Hot tamales

Tired of tracking down vendors for a real-deal tamale? Call off the search, because New York chefs are offering their own takes on the typical bodega grub, a Latin-American dish first created in 5000 BC in an effort to feed large Aztec and Maya armies. It consists of starchy dough (often corn-based) that’s steamed or broiled in a leafy wrapper then filled with a protein.

“Tamales are showing up in high-end restaurants,” says Wai Hon Chu, author of “The Dumpling: A Seasonal Guide,” who’s teaching Tamales 101 Thursday at the Whole Foods Market Culinary Center on the Bowery.

Here are four new incarnations of an old Southwestern treat.

Jalapeño queso, kimchi and pork, spinach and Sichuan sausage tamales
Momofuku Noodle Bar,171 First Ave.; 212-777-7773

The latest addition to the Momofuku Noodle Bar’s minimalist East Village shop comes in the form of a tamale trio. Jalapeño queso, kimchi and pork, and spinach and Sichuan sausage tamales ($8 for all three) are the finger food of choice among late-night patrons, and are steamed in banana leaves instead of corn husks.

“Corn husks don’t really add any flavor to the dish,” says restaurant owner Kevin Pemoulie. “But the banana is extremely aromatic while it’s steaming and fully encapsulates the flavor of the tamale while keeping the moisture inside.”

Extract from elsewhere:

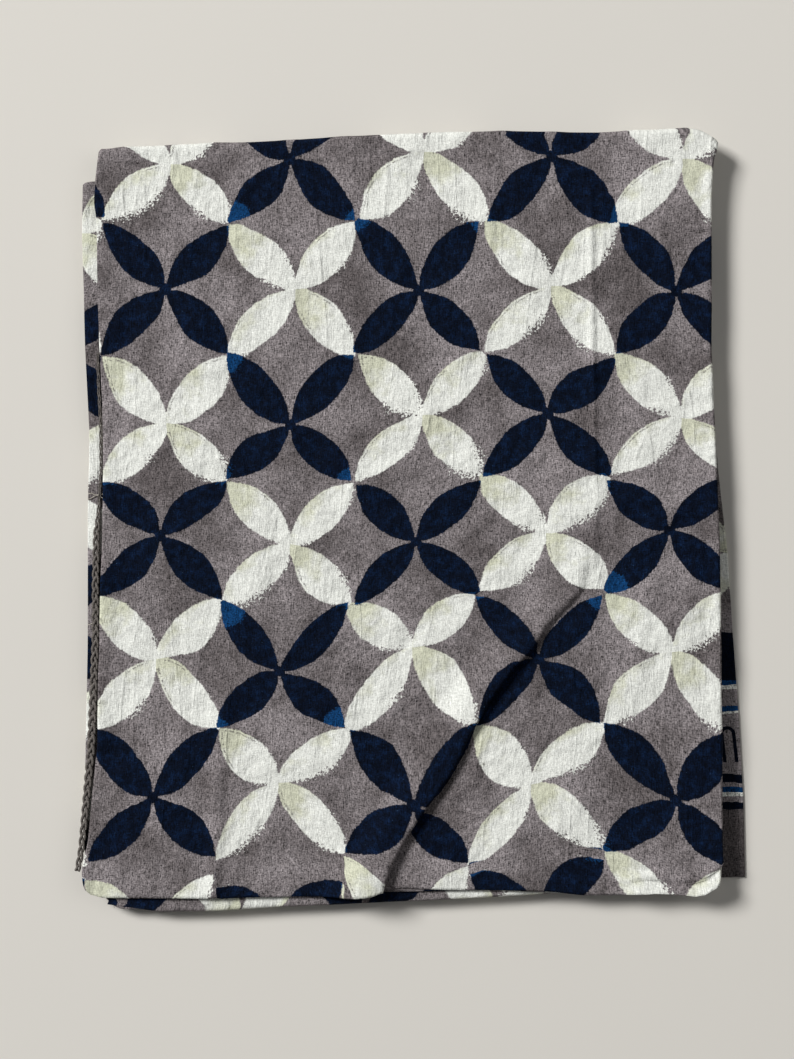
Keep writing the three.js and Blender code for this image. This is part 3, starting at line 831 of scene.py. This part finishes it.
        # In some places the paste was dry: the lower right edge of a petal breaks up into specks
        specks = add(tree, "ShaderNodeTexNoise", cloth, self.speck_scale, 4.0, 0.62, noise_dimensions="2D")
        speck = add(tree, "ShaderNodeMath", specks, 0.5, operation="SUBTRACT")
        dry = add(tree, "ShaderNodeTexNoise", cloth, self.dry_scale, 2.0, 0.6, noise_dimensions="2D")
        dry_patch = add(tree, "ShaderNodeMapRange", dry, 0.49, 0.64, 0.0, 0.28)
        dry_side = add(tree, "ShaderNodeMapRange", white.outputs["Flank"], 0.0, 0.12, 0.02, 1.0)
        dry_share = add(tree, "ShaderNodeMath", dry_patch, dry_side, 0.02, operation="MULTIPLY_ADD")
        broken = add(tree, "ShaderNodeMath", speck, dry_share, operation="MULTIPLY")
        white_depth = add(tree, "ShaderNodeMath", white.outputs["Depth"], broken, operation="ADD")
        white_mask = add(tree, "ShaderNodeMapRange", white_depth, -0.011, -0.002, 0.0, 1.0)
        white_mask = add(tree, "ShaderNodeMath", white_mask, stamped_part, operation="MULTIPLY")
        navy_broken = add(tree, "ShaderNodeMath", speck, 0.02, operation="MULTIPLY")
        navy_depth = add(tree, "ShaderNodeMath", navy.outputs["Depth"], navy_broken, operation="ADD")
        navy_mask = add(tree, "ShaderNodeMapRange", navy_depth, 0.001, 0.007, 0.0, 1.0)
        navy_mask = add(tree, "ShaderNodeMath", navy_mask, stamped_part, operation="MULTIPLY")
        # Heathered grey ground: uneven dye in broad patches and darker smears
        smear = add(tree, "ShaderNodeTexNoise", cloth, self.smear_scale, 6.0, 0.68, noise_dimensions="2D")
        smear_share = add(tree, "ShaderNodeMapRange", smear, 0.36, 0.64, 0.0, 1.0)
        dyes = linear(self.ground), linear(self.ground_dark)
        ground = add(tree, "ShaderNodeMix", smear_share, *dyes, data_type="RGBA")
        pale = self.paste_colour(tree, cloth, white_depth, white.outputs["Flank"], specks, dry)
        dark = self.dye_colour(tree, cloth, cells, white_mask, navy.outputs["Chance"], specks, speck)
        colour = add(tree, "ShaderNodeMix", white_mask, ground.outputs[2], pale.outputs[2], data_type="RGBA")
        colour = add(tree, "ShaderNodeMix", navy_mask, colour.outputs[2], dark.outputs[2], data_type="RGBA")
        border = self.border(tree, length.outputs[1], cloth)
        colour = add(tree, "ShaderNodeMix", field_part, border, colour.outputs[2], data_type="RGBA")
        # Slub yarns, about 0.5 mm apart: the ground shows them most and the thick white paste least
        across, along = self.yarn_scale
        warp_place = add(tree, "ShaderNodeVectorMath", cloth, (across, along, 0), operation="MULTIPLY")
        weft_place = add(tree, "ShaderNodeVectorMath", cloth, (along, across, 0), operation="MULTIPLY")
        warp = add(tree, "ShaderNodeTexNoise", warp_place, 1.0, 1.0, 0.6, noise_dimensions="2D")
        weft = add(tree, "ShaderNodeTexNoise", weft_place, 1.0, 1.0, 0.6, noise_dimensions="2D")
        weft = add(tree, "ShaderNodeMath", weft, 0.7, operation="MULTIPLY")
        yarn = add(tree, "ShaderNodeMath", warp, weft, operation="ADD")
        grain = add(tree, "ShaderNodeTexNoise", cloth, self.grain_scale, 1.0, 0.5, noise_dimensions="2D")
        paste = add(tree, "ShaderNodeMapRange", white_mask, 0.0, 1.0, 1.0, 0.3)
        shade = add(tree, "ShaderNodeMath", yarn, grain, operation="ADD")
        shade = add(tree, "ShaderNodeMath", shade, 1.35, operation="SUBTRACT")
        shade = add(tree, "ShaderNodeMath", shade, 1.8, operation="MULTIPLY")
        shade = add(tree, "ShaderNodeMath", shade, paste, 1.0, operation="MULTIPLY_ADD")
        colour = add(tree, "ShaderNodeVectorMath", colour.outputs[2], shade, operation="MULTIPLY")
        shader = add(tree, "ShaderNodeBsdfPrincipled", colour)
        tree.links.new(self.surface(tree, cloth, yarn).outputs[0], shader.inputs["Normal"])
        shader.inputs["Roughness"].default_value = self.roughness
        shader.inputs["Specular IOR Level"].default_value = self.specular
        add(tree, "ShaderNodeOutputMaterial", shader)
        return material

    def paste_colour(
        self, tree: bpy.types.NodeTree, cloth: bpy.types.Node, depth: bpy.types.Node, flank: bpy.types.NodeSocket,
        specks: bpy.types.Node, dry: bpy.types.Node,
    ) -> bpy.types.Node:
        """Build the colour of the white, whose paste lay thinner and greener towards the upper left of each petal.

        Args:
            tree: The material's tree.
            cloth: The cloth coordinates.
            depth: How deep a place lies inside a white petal.
            flank: How far it lies towards the lower right of the petal.
            specks: The fine noise that breaks up edges.
            dry: The broad noise of dry places.

        Returns:
            The node that gives the colour.
        """
        patch = add(tree, "ShaderNodeTexNoise", cloth, self.patch_scale, 3.0, 0.6, noise_dimensions="2D")
        thin = add(tree, "ShaderNodeMath", flank, -2.0, patch, operation="MULTIPLY_ADD")
        thin = add(tree, "ShaderNodeMapRange", thin, 0.56, 0.92, 0.0, 1.0)
        pale = add(tree, "ShaderNodeMix", thin, linear(self.white), linear(self.white_thin), data_type="RGBA")
        # A thin bare line inside the upper edge of some white petals, where the block's rim pressed the paste away
        rim = add(tree, "ShaderNodeMath", depth, 0.014, 0.006, operation="COMPARE")
        rim_patch = add(tree, "ShaderNodeMapRange", dry, 0.47, 0.42, 0.0, 1.0)
        rim_break = add(tree, "ShaderNodeMapRange", specks, 0.44, 0.56, 0.0, 1.0)
        rim = add(tree, "ShaderNodeMath", rim, rim_break, operation="MULTIPLY")
        rim = add(tree, "ShaderNodeMath", rim, rim_patch, operation="MULTIPLY")
        rim_side = add(tree, "ShaderNodeMapRange", flank, 0.0, -0.06, 0.0, 0.7)
        rim = add(tree, "ShaderNodeMath", rim, rim_side, operation="MULTIPLY")
        return add(tree, "ShaderNodeMix", rim, pale.outputs[2], linear(self.ground_dark), data_type="RGBA")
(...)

Sweet corn and pumpkin-seed tamales
Pure Food and Wine, 54 Irving Place; 212-477-1010

The Gramercy Park eatery known for its entirely plant-based, raw vegan menu, uses fresh corn, pumpkin seeds and locally grown portabello mushrooms to create what restaurant owner Sarma Melngailis says is one of their most popular winter dishes.

“Tamales are a comfort food. They are warm, filling and fun to eat. It’s like eating out of a little present.”

The seasonal sweet corn and pumpkin-seed tamale ($24) is served with salsa verde (chopped up tomatillos with cilantro, onion and lime), mole and nondairy sour cream made from blended cashews, coconut and vinegar. “I took them off the menu for a few days, and the response was overwhelming,” she says. “We had to reinstate them that very week.”

Fresh corn tamales with duck confit
Piquant, 259 Flatbush Ave., Park Slope, Brooklyn; 718-484-4114

At the popular Park Slope restaurant Piquant, chef Miguel Tepezila incorporates years of classical French culinary training to this traditionally Mexican food with his fresh corn tamales and duck confit ($10).

“You can make them from anything,” he says. “Add sweet potatoes or plantains or introduce a fruit and make them for dessert — they’re very versatile.”

Tepezila uses fresh roasted corn that he then grills before adding a touch of masa cornmeal to give it a Southwestern flavor. His selection of tamales changes monthly depending on the freshest ingredients. “The fun in making tamales is to be creative.”

Sweet potato tamales with pecan butter
Mesa Grill, 102 Fifth Ave.; 212-807-7400

Chef Bobby Flay recently added sweet potato tamales with pecan butter to his winter menu both as a side ($7) and with his New Mexican spice-rubbed pork tenderloin entree ($29). Instead of using all masa cornmeal, Flay adds ground fresh corn to give them a light, couscouslike texture.

“It’s the easiest thing to make,” he says, “and the perfect dish to serve guests during the Super Bowl. People garnish them as they will.”